Fourth, risk management, compliance, and internal control functions should operate within an integrated framework such as GRC (Governance, Risk, and Compliance), rather than functioning in isolation.
Finally, there must be an organizational culture that encourages adherence to controls and open reporting of errors without fear, as culture ultimately determines the success or failure of any control system, regardless of its sophistication.
Indicators of a Weak Control Framework
1. Reliance on Formal Controls Rather Than Effective Controls
One of the clearest signs of a weak control framework is when controls become a documentation exercise designed merely to satisfy audit requirements instead of being integrated into day-to-day operations.
Under this model, emphasis is placed on forms, signatures, and audit trails without verifying whether controls are actually functioning within operational processes. Over time, the control framework becomes disconnected from operational reality, and the same mistakes continue to occur even though the system appears “sound” on paper.
This type of control gap allows hidden risks to accumulate within the organization, often remaining undetected until they have significantly escalated.
2. Failure to Test Control Effectiveness
Many organizations design controls once and then assume they will continue to operate effectively indefinitely without verification. This leads to what may be described as “dormant controls”—controls that exist in documentation but are not actively functioning in practice.
Over time, these controls become symbolic measures that provide little real value in preventing risks or identifying them early.
3. Recurring Operational Errors Despite Existing Controls
When the same errors continue to occur despite the existence of documented policies and controls, this is a direct indication of weak control effectiveness.
In such cases, the problem is not necessarily the design of the controls but rather their implementation and ongoing monitoring within daily operations.
This reflects a significant gap between theoretical compliance and actual compliance, where the organization appears compliant on paper but remains unable to prevent errors in practice.
4. Lack of Control Ownership Within Operations
In an effective control framework, every control should have a clearly assigned owner within operational activities.
However, many organizations design controls centrally without integrating them into day-to-day operations, resulting in a lack of actual ownership.

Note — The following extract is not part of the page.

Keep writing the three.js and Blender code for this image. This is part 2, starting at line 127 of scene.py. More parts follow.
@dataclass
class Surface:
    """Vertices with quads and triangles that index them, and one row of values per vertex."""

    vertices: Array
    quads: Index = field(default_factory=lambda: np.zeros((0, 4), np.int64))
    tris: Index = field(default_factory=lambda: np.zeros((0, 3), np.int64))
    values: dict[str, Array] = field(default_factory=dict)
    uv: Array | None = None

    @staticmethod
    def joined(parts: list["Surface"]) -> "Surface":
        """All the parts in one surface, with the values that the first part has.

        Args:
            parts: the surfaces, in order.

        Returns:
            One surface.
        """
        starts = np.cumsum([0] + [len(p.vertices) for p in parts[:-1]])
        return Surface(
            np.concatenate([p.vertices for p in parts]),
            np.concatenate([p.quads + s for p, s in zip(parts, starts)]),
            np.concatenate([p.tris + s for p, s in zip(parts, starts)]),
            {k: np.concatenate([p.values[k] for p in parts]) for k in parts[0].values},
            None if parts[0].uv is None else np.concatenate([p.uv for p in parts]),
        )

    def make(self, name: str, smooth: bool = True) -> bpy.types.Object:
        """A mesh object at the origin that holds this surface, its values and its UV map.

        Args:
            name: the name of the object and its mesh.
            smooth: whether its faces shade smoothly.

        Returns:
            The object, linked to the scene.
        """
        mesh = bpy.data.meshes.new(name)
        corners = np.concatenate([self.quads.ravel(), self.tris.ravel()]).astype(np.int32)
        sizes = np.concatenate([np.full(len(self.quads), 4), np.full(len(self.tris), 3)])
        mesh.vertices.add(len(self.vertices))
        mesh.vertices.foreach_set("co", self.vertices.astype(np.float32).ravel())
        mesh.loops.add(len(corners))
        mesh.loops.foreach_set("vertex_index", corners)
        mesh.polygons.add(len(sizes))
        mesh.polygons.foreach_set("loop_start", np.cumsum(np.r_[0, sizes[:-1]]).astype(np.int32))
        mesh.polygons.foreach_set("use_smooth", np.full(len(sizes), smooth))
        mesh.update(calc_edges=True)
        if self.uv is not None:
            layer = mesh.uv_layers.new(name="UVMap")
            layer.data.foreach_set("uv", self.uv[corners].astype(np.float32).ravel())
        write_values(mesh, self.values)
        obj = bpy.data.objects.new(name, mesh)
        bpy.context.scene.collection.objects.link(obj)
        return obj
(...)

When ownership is unclear, accountability becomes fragmented and undefined, leading to weak follow-up and delayed responses when issues arise.

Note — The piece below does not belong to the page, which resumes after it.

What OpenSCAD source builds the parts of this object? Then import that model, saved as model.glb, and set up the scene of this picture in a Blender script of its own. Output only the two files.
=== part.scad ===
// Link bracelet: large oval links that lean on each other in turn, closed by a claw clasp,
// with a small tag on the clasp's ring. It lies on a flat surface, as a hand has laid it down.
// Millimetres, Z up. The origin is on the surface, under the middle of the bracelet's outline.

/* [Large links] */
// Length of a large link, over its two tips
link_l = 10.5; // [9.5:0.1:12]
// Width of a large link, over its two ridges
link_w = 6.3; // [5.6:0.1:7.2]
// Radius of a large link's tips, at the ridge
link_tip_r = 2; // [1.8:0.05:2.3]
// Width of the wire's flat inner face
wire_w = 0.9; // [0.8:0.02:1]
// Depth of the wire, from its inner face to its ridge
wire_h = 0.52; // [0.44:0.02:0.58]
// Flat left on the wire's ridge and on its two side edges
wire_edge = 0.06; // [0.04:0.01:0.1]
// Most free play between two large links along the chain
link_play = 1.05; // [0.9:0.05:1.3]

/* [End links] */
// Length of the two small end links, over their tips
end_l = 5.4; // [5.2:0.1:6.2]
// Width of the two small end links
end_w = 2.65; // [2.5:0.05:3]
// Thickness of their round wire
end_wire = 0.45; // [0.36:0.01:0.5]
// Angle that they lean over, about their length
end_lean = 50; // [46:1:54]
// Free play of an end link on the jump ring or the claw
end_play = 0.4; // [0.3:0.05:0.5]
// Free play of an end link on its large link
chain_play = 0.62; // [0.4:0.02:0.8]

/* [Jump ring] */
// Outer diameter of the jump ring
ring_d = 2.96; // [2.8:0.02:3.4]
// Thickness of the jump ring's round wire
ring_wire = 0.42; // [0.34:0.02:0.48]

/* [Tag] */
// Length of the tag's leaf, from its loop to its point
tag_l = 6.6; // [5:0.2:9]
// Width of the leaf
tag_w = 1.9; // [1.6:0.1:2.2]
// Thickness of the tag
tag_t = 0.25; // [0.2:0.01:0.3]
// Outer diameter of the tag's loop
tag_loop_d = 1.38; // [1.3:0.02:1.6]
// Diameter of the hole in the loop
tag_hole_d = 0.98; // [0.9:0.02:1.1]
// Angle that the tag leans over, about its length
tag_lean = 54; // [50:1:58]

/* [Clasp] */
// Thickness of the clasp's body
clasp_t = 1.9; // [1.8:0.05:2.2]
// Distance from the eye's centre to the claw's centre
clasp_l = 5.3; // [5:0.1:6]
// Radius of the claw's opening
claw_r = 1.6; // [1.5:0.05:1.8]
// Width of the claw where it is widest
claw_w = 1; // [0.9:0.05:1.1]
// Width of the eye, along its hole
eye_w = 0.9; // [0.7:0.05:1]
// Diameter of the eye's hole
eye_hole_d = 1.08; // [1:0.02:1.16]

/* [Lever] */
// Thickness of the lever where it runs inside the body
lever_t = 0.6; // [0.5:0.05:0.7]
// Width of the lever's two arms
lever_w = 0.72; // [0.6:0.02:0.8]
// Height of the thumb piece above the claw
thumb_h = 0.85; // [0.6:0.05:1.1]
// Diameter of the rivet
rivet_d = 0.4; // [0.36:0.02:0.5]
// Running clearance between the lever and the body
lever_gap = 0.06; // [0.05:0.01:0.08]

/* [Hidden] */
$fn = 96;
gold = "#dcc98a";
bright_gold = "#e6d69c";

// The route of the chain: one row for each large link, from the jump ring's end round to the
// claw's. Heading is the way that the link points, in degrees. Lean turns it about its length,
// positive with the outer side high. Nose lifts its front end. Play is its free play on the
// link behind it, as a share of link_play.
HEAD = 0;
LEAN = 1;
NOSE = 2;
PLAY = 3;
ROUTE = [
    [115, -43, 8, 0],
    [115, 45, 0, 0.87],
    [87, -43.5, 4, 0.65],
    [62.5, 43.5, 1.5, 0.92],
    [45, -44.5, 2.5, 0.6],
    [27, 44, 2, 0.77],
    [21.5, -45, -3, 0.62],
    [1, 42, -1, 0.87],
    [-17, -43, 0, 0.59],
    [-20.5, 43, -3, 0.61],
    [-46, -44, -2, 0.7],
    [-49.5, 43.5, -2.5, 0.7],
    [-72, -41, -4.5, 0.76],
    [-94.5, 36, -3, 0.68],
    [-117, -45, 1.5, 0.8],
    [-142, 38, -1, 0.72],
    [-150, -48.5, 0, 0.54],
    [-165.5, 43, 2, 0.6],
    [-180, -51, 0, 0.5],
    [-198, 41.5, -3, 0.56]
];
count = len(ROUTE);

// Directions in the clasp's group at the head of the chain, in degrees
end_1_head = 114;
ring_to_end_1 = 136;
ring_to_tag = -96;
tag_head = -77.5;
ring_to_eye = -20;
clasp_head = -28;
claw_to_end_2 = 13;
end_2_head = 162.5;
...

5. Weak Escalation Mechanisms
One of the most important elements of internal control is the ability not only to identify deviations but also to escalate them appropriately.

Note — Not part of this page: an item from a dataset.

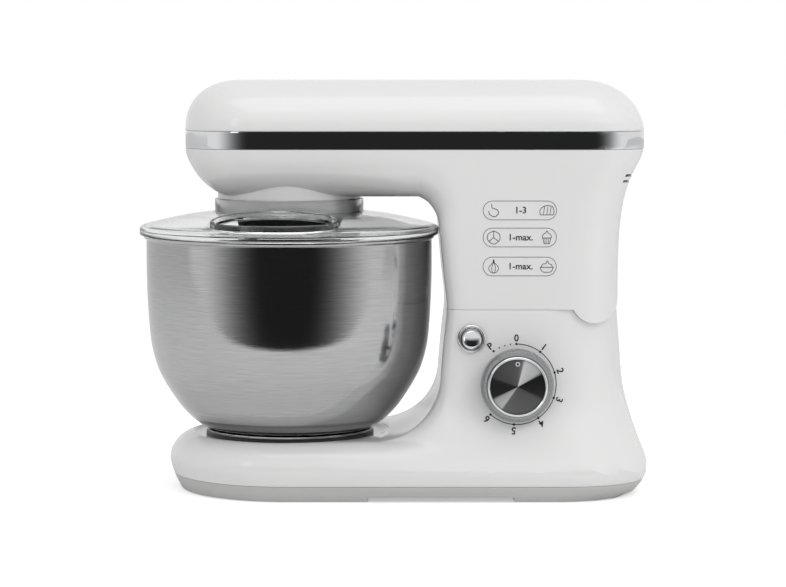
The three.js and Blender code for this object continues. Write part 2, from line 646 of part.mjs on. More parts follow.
function gearHousing() {
  const posts = [[-122, 30], [-122, -30], [-40, 36], [-40, -36]];
  const plate = trainOutline(53, 16)(241, 246);
  let housing = plate;
  for (const [x, y] of posts) housing = housing.add(rod(x, y, 3.5, 245, 261, 10));
  housing = housing.subtract(rod(BOWL_X, 0, boreFor(6, 16), 200, 300, 16));
  housing = housing.subtract(rod(PINION_X, 0, boreFor(4, 16), 241.6, 300, 16));
  addPart('gear_housing', housing, castMetal());
  const cover = trainOutline(53, 16)(261.3, 265).subtract(
    rod(PINION_X, 0, boreFor(4, 16), 200, 300, 16)).subtract(
    rod(BOWL_X, 0, boreFor(6, 16), 255, 263, 16));
  addPart('gear_cover', cover, castMetal());
  const collar = [[46, 213], [HUB_R, 213], [HUB_R, 240.6], [51.4, 240.6], [51.4, 221.5], [46, 221.5]];
  addPart('hub_collar', turned(BOWL_X, 0, collar), whiteGloss());
}

// ---- motor and belt --------------------------------------------------------------------------------------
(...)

In some organizations, deviations are handled locally without being escalated to the appropriate management level. As a result, small issues accumulate and eventually develop into major crises.
The absence of effective escalation creates what can be described as “silent deviations,” where recurring problems never reach the strategic decision-making level.
6. Relying on Internal Audit as a Substitute for Control
One of the most common mistakes is treating the internal audit as the primary line of defense instead of relying on the control framework itself.
Internal audit is a retrospective assurance function, not a preventive operational control system. When organizations rely on internal audit as a substitute for operational controls, they identify problems after they occur rather than preventing them beforehand.
7. Weak Integration Between Controls, Risk Management, and Compliance
In mature organizations, GRC functions operate as an integrated system.
However, in many organizations, risk management, compliance, and internal control functions operate separately, creating duplicated efforts and gaps in control coverage.
This separation weakens the organization’s ability to build a comprehensive view of operational risks and deviations.
What Are the Main Obstacles to Administrative Control?
Administrative control systems face several challenges that directly affect their effectiveness.
Weak executive commitment often results in controls being designed at a senior level without ensuring proper implementation within daily operations.
Conflicting priorities between productivity and control frequently lead organizations to sacrifice controls in favor of speed and efficiency.
A lack of integration between departments creates control gaps at critical process handoff points.
In addition, excessive reliance on technology without effective human oversight can create an incomplete control environment.
Challenges Facing Internal Control Systems
One of the most significant challenges is the rapid pace of change in the business environment compared to the speed at which controls are updated. This creates a growing gap between operational reality and the control framework.
The operational complexity of large organizations also makes it difficult to monitor all control points effectively and continuously.
Furthermore, weak organizational attitudes toward control represent a major challenge. Controls are sometimes viewed as an administrative burden rather than a protective mechanism.
Likewise, excessive reliance on periodic reporting without real-time monitoring often delays the detection of operational deviations.
Conclusion
Weak control frameworks are not defined by the absence of policies or procedures but by the gap between design and execution.
An effective control framework is not merely a collection of documents; it is a living system that interacts with daily operations, influences decision-making, and prevents deviations before they occur.
When the control framework becomes a formal structure disconnected from operational reality, organizations lose their first line of defense against operational, financial, and regulatory risks, even if they appear compliant and well-organized from the outside.